What Happens to Your Social Security Funds After You Die?

If you are single and childless, after your death, there generally is no payout of unpaid Social Security benefits to your estate or heirs. The Social Security funds you paid in remain in the program’s trust and are redistributed to other beneficiaries. Social Security simply does not function like a traditional retirement account, where funds can be passed on.

There is one exception—a one-time death benefit payment of $255 that may be paid to your surviving spouse or minor children if they meet certain criteria. Outside of this limited payment, no additional Social Security benefits are due after death.

How Survivor Benefits Work

Survivor benefits exist if you have a spouse or qualifying dependents. In this case, your Social Security contributions provide ongoing financial support for them after your passing. The rules around survivor benefits can be complex and depend on factors such as the survivor’s age, relationship to the deceased, and the deceased’s earning history.

If you are married, your spouse may qualify for benefits based on your record, often replacing some or all of your income. This feature adds value to Social Security beyond personal retirement benefits.

Timing Benefits and Recouping Contributions

A connected question many consider is when you receive more in benefits than the total contributions you paid into Social Security. Claiming benefits between age 62 and 70 influences how much you get and how quickly you recover what you put in.

Take Ted, a modest income earner earning $60,000 annually for 35 years, for example. He contributes 6.2% of his wages, totaling around $130,200 (not including his employer’s match) over his career. If Ted claims Social Security early at 62, payments are reduced, and it may take longer to recover his contributions. If he waits until his full retirement age of 67 or even 70, he receives higher benefits, so he recoups his contributions sooner after starting payments.

Statistics show most people recoup their Social Security contributions by their late 60s to early-to-mid 70s, assuming average life expectancy. For someone age 65, the typical life expectancy is around 85 years, so there’s a reasonable chance to receive more benefits than contributed over their lifetime.

How Income Level Affects Benefit Recoupment

Income level changes the dynamic of contributions and benefits. Take Sam, a higher income earner earning about $120,000 annually for 35 years, who pays roughly $260,400 into Social Security. Despite higher contributions, Social Security benefits are capped due to wage base limits and benefit formulas.

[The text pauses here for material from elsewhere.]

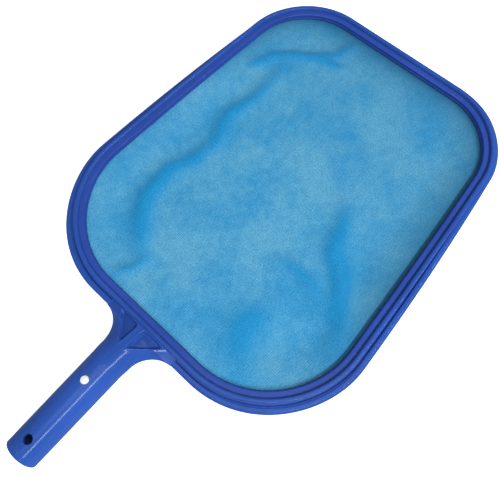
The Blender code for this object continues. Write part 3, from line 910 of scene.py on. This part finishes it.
def hang_net(obj, held):
    """Lets the net settle: its held edge stays, and the rest comes down slack, towards the floor."""
    scene = bpy.context.scene
    group = obj.vertex_groups.new(name="held")
    group.add(held, 1.0, "REPLACE")
    bm = bmesh.new()
    place = Matrix.Translation((0, 0, GROUND))
    bmesh.ops.create_grid(bm, x_segments=4, y_segments=4, size=0.6, matrix=place)
    ground = new_object("net_ground", bm)
    ground.modifiers.new("ground", "COLLISION")
    ground.collision.thickness_outer = 0.0005
    ground.collision.cloth_friction = 12.0
    cloth = obj.modifiers.new("hang", "CLOTH")
    cloth.settings.quality = 7
    cloth.settings.mass = 0.0004
    cloth.settings.tension_stiffness = 20.0
    cloth.settings.compression_stiffness = 12.0
    cloth.settings.shear_stiffness = 4.0
    cloth.settings.bending_stiffness = 0.4
    cloth.settings.tension_damping = 8.0
    cloth.settings.air_damping = 4.0
    cloth.settings.shrink_min = -settings().net.slack
    cloth.settings.vertex_group_mass = "held"
    cloth.collision_settings.distance_min = 0.001
    cloth.collision_settings.use_self_collision = False
    cloth.point_cache.frame_start = 1
    cloth.point_cache.frame_end = HANG_STEPS
    for step in range(1, HANG_STEPS + 1):
        scene.frame_set(step)
    take_modified_mesh(obj)
    scene.frame_set(1)
    bpy.data.objects.remove(ground)


def mark_folds_and_painted_shade(obj, opening):
    """Stores where the cloth is folded, and the painted shade beside the rim and growing in the direction
    DARK_SIDE, for the weave's colour.
    """
    fold = obj.data.attributes.new("fold", "FLOAT", "POINT")
    shadow = obj.data.attributes.new("shadow", "FLOAT", "POINT")
    middle = Vector(((NET_BOX[0].x + NET_BOX[1].x) / 2, 0, 0))
    full_fold, rim_reach, far_end = 0.0028, 0.013, 0.22
    for vert in obj.data.vertices:
        inside = max(outline_distance(vert.co, opening)[0], 0.0)
        facing = (vert.co - middle).normalized().dot(Vector((*DARK_SIDE, 0)))
        far = smooth_step((vert.co.x * DARK_SIDE[0] + vert.co.y * DARK_SIDE[1]) / far_end)
        beside_rim = math.exp(-inside / rim_reach) * smooth_step(0.5 + facing)
        # Painted shade: the rim's shadow beside it, and a darkening in the direction DARK_SIDE.
        shadow.data[vert.index].value = min(beside_rim + 0.16 * far, 1.0)
        fold.data[vert.index].value = min(fold_height(vert.co.x, vert.co.y) / full_fold, 1.0)


def lay_folds(obj, opening):
    """Gives the flat net its dip, ripples and folds, and returns the points that stay held at its edge."""
    net = settings().net
    held_within, fold_start, dip_width, ripples = 0.0004, 0.012, 0.035, 22
    held = []
    for vert in obj.data.vertices:
        inside = outline_distance(vert.co, opening)[0]
        if inside < held_within:
            held.append(vert.index)
            continue
        ripple = net.ripple * noise.noise(Vector((vert.co.x * ripples, vert.co.y * ripples, 0.7)))
        lift = fold_height(vert.co.x, vert.co.y) * smooth_step(inside / fold_start)
        vert.co.z += lift + (ripple - net.dip) * smooth_step(inside / dip_width)
    return held


class SKIMMER_OT_net(bpy.types.Operator):
    """Cut the net, hang it slack in the rim and give it its weave"""

    bl_idname = "skimmer.net"
    bl_label = "Net"

    def execute(self, context):
        net = settings().net
        obj = new_object("skimmer_net", cut_net())
        opening = border(0.0)
        mark_folds_and_painted_shade(obj, opening)
        held = lay_folds(obj, opening)
        hang_net(obj, held)
        smoother = obj.modifiers.new("smoother", "SUBSURF")
        smoother.levels = smoother.render_levels = 1
        cloth = obj.modifiers.new("thickness", "SOLIDIFY")
        cloth.thickness = net.thickness
        cloth.offset = 0.0
        take_modified_mesh(obj)
        material = woven_net("woven_net", settings().finish, net.thread)
        finish_piece(obj, material, "head", ["net"], 80)
        return {"FINISHED"}


# ---- Lock clip ----


CLIP_WIDTH = UPPER_LEG_BOX[1].y - UPPER_LEG_BOX[0].y


def clip_strip(centre_line):
    """A flat strip with softened edges that follows (x, height above the axis) points."""
    clip = settings().clip
    points = [Vector(point) for point in centre_line]
    left, right = [], []
    for i, point in enumerate(points):
        ahead = points[min(i + 1, len(points) - 1)] - points[max(i - 1, 0)]
        normal = Vector((-ahead.y, ahead.x)).normalized() * clip.thickness / 2
        left.append(point + normal)
        right.append(point - normal)
    outline = left + right[::-1]
    near = [(p.x, -CLIP_WIDTH / 2, p.y + AXIS_HEIGHT) for p in outline]
    far = [(p.x, CLIP_WIDTH / 2, p.y + AXIS_HEIGHT) for p in outline]
    bm = lofted([near, far], True)
    rims = [e for e in bm.edges if e.calc_face_angle(0) > 1.0]
    bmesh.ops.bevel(
        bm,
        geom=rims,
        offset=clip.softening,
        segments=2,
        profile=0.5,
        affect="EDGES",
        material=-1,
    )
    return bm


def clip_button(side):
    """A round button with a low dome, turned about its own axis."""
    clip = settings().clip
    x = HINGES["upper_leg"].x + clip.button_reach
    crown = AXIS_HEIGHT + side * (UPPER_LEG_BOX[1].z - AXIS_HEIGHT)
    foot = AXIS_HEIGHT + side * clip.button_foot
    dome, radius = clip.dome, clip.button_radius
    bm = bmesh.new()
    profile = [(0.0, foot), (radius, foot)]
    profile += [
        (radius * math.cos(k * math.pi / 20), crown - side * dome * (1 - math.sin(k * math.pi / 20)))
        for k in range(11)
    ]
    verts = [bm.verts.new((x + out, 0, height)) for out, height in profile]
    edges = [bm.edges.new(pair) for pair in zip(verts, verts[1:])]
    bmesh.ops.spin(
        bm,
        geom=verts + edges,
        cent=(x, 0, 0),
        axis=(0, 0, 1),
        angle=2 * math.pi,
        steps=48,
        use_merge=True,
    )
    bmesh.ops.remove_doubles(bm, verts=bm.verts, dist=0.00001)
    bmesh.ops.recalc_face_normals(bm, faces=bm.faces)
    return bm


class SKIMMER_OT_clip(bpy.types.Operator):
    """Build the lock clip: its bend and its two legs with their buttons"""

    bl_idname = "skimmer.clip"
    bl_label = "Lock Clip"

    def execute(self, context):
        clip = settings().clip
        material = white_acetal("white_clip_plastic", settings().finish.clip_white)
        hinge_x = HINGES["upper_leg"].x
        spread = HINGES["upper_leg"].z - AXIS_HEIGHT
        bend = []
        for k in range(17):
            angle = math.pi / 2 + math.pi * k / 16
            bend.append((hinge_x - clip.bend_depth + spread * math.cos(angle), spread * math.sin(angle)))
        line = [(hinge_x - clip.cut_gap, spread), *bend, (hinge_x - clip.cut_gap, -spread)]
        bow = new_object("skimmer_clip_bow", clip_strip(line))
        finish_piece(bow, material, "head", ["clip_bow"])
        at_bore = math.sqrt(settings().handle.bore_radius**2 - (CLIP_WIDTH / 2) ** 2)
        middle = at_bore - clip.bore_gap - clip.thickness / 2
        button_x = hinge_x + clip.button_reach
        for side, name in ((1, "upper"), (-1, "lower")):
            line = [
                (hinge_x + clip.cut_gap, side * spread),
                (button_x - clip.seat, side * middle),
                (button_x + clip.seat, side * middle),
                (UPPER_LEG_BOX[1].x, side * (middle - clip.tip_drop)),
            ]
            leg = new_object(f"skimmer_clip_leg_{name}", clip_strip(line))
            combine(leg, [(clip_button(side), "UNION")])
            finish_piece(leg, material, f"{name}_leg", [f"clip_leg_{name}"])
        return {"FINISHED"}


# ---- Stage ----


FLOOR_HALF_SIZE = 6.0
FLOOR_TOP = -0.0005  # just under the rim, so that the two don't flicker
CAMERA_LENS = 32.83
CAMERA_RIGHT = Vector((0.6669, -0.7446, -0.0278))
CAMERA_BACK = Vector((-0.2195, -0.2320, 0.9476))
CAMERA_PLACE = Vector((0.01875, -0.10759, 0.38068))  # from the opening's rear edge, at the ring's top


def area_light(name, direction, distance, size, power, tint=(1.0, 1.0, 1.0)):
    """A lamp with a (length, width) in metres that points at the origin."""
    light = bpy.data.lights.new(name, "AREA")
    light.shape = "RECTANGLE"
    light.size, light.size_y = size
    light.energy = power
    light.color = tint
    obj = bpy.data.objects.new(name, light)
    obj.location = Vector(direction).normalized() * distance
    obj.rotation_euler = (-obj.location).to_track_quat("-Z", "Y").to_euler()
    bpy.context.scene.collection.objects.link(obj)
    return obj


class SKIMMER_OT_stage(bpy.types.Operator):
    """Add the floor, the lights and the camera"""

    bl_idname = "skimmer.stage"
    bl_label = "Stage"

    def execute(self, context):
        scene = context.scene
        scene.view_settings.view_transform = "Standard"
        bm = bmesh.new()
        bmesh.ops.create_grid(bm, x_segments=2, y_segments=2, size=FLOOR_HALF_SIZE)
        bmesh.ops.translate(bm, verts=bm.verts, vec=(0, 0, FLOOR_TOP))
        floor = new_object("studio_floor", bm)
        shader = Shader("studio_floor_paint")
        cloud = shader.noise(shader.place(), scale=3.0)
        white = (1.0, 1.0, 1.0)
        shader.set(
            Base_Color=shader.mix(cloud, shade(white, 0.93), shade(white, 0.95)),
            Emission_Color=shade(white),
            Emission_Strength=0.70,
            Roughness=0.9,
        )
        floor.data.materials.append(shader.material)
        # The lit floor would show as a pale haze along the edges of the glossy mouldings.
        floor.visible_glossy = False

        world = bpy.data.worlds.new("studio")
        world.use_nodes = True
        background = world.node_tree.nodes["Background"]
        background.inputs["Color"].default_value = (1.0, 1.0, 1.0, 1.0)
        background.inputs["Strength"].default_value = 0.28
        scene.world = world
        area_light("key_strip", (0.00, -0.60, 0.78), 1.6, (2.0, 0.12), 27.0, (0.86, 0.95, 1.0))
        area_light("side_soft", (-0.15, -0.15, 1.00), 1.8, (1.2, 1.0), 7.5)

        camera = bpy.data.cameras.new("camera")
        camera.sensor_width = 36.0
        camera.lens = CAMERA_LENS
        camera.clip_start = 0.01
        viewer = bpy.data.objects.new("camera", camera)
        right = CAMERA_RIGHT.normalized()
        back = CAMERA_BACK.normalized()
        up = back.cross(right).normalized()
        turn = Matrix((right, up, back)).transposed().to_4x4()
        place = CAMERA_PLACE + Vector((OPENING_REAR, 0, RING_BOX[1].z))
        viewer.matrix_world = Matrix.Translation(place) @ turn
        scene.collection.objects.link(viewer)
        scene.camera = viewer
        return {"FINISHED"}


class SKIMMER_PT_panel(bpy.types.Panel):
    """The skimmer's sizes, colours and pieces"""

    bl_label = "Pool Skimmer"
    bl_idname = "SKIMMER_PT_panel"
    bl_space_type = "VIEW_3D"
    bl_region_type = "UI"
    bl_category = "Skimmer"

    def draw(self, context):
        skimmer = settings()
        for group_name in SkimmerSettings.__annotations__:
            group = getattr(skimmer, group_name)
            column = self.layout.column(align=True)
            for name in group.__annotations__:
                column.prop(group, name)
        for operator in OPERATORS:
            self.layout.operator(operator.bl_idname)


OPERATORS = (SKIMMER_OT_frame, SKIMMER_OT_ring, SKIMMER_OT_net, SKIMMER_OT_clip, SKIMMER_OT_stage)
GROUPS = (
    HeadSettings,
    SectionSettings,
    HandleSettings,
    ClipSettings,
    NetSettings,
    FinishSettings,
    SkimmerSettings,
)
CLASSES = (*GROUPS, *OPERATORS, SKIMMER_PT_panel)


def register():
    for cls in CLASSES:
        bpy.utils.register_class(cls)
    bpy.types.Scene.skimmer = PointerProperty(type=SkimmerSettings)


def unregister():
    del bpy.types.Scene.skimmer
    for cls in reversed(CLASSES):
        bpy.utils.unregister_class(cls)


def main():
    register()
    bpy.ops.skimmer.frame()
    bpy.ops.skimmer.ring()
    bpy.ops.skimmer.net()
    bpy.ops.skimmer.clip()
    bpy.ops.skimmer.stage()


if __name__ == "__main__":
    main()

Sam’s benefits will be larger in absolute terms than Ted’s but replace a smaller portion of his income. Social Security replaces a higher percentage of income for lower earners, which means Ted recoups benefits faster relative to his contributions. High earners like Sam receive a smaller percentage back and may take longer to reach the point where total benefits surpass contributions.

What Self-Employed Individuals Should Know

Self-employed individuals pay both the employee and employer portions of Social Security taxes. This doubles their contributions compared to regular employees. Because of this, it may take longer for self-employed people to recover the amount they paid in benefits. The timeline can extend roughly twice as long compared to those with matched employer contributions.

Planning for Social Security Benefits

Social Security serves not only as retirement income but also as a form of insurance against disability and death. Understanding how benefits work at different stages in life can help with financial planning.

Choosing when to start claiming benefits affects your monthly payment and the total amount you receive over your lifetime. Claiming early means smaller monthly checks but more years of payments. Delaying increases monthly benefits but shortens the time they are paid. Your health, financial needs, and other income sources influence this choice.

For those without survivors, Social Security doesn’t act as an inheritance or trust you pass to others. The funds you put in continue to support the system and current beneficiaries after your death.

Final Thoughts

Social Security is a complex system with many rules governing contributions and benefits, especially after death. Although you may not get back exactly what you put in, many receive meaningful support through retirement, spousal, and survivor benefits. For those without qualified survivors, Social Security does not pay out after death besides a small one-time sum.

Thinking about Social Security in terms of how it supports not just you but others in society provides perspective on why the system works as it does. Evaluating your own situation with a clear understanding can guide your benefit choices and financial planning.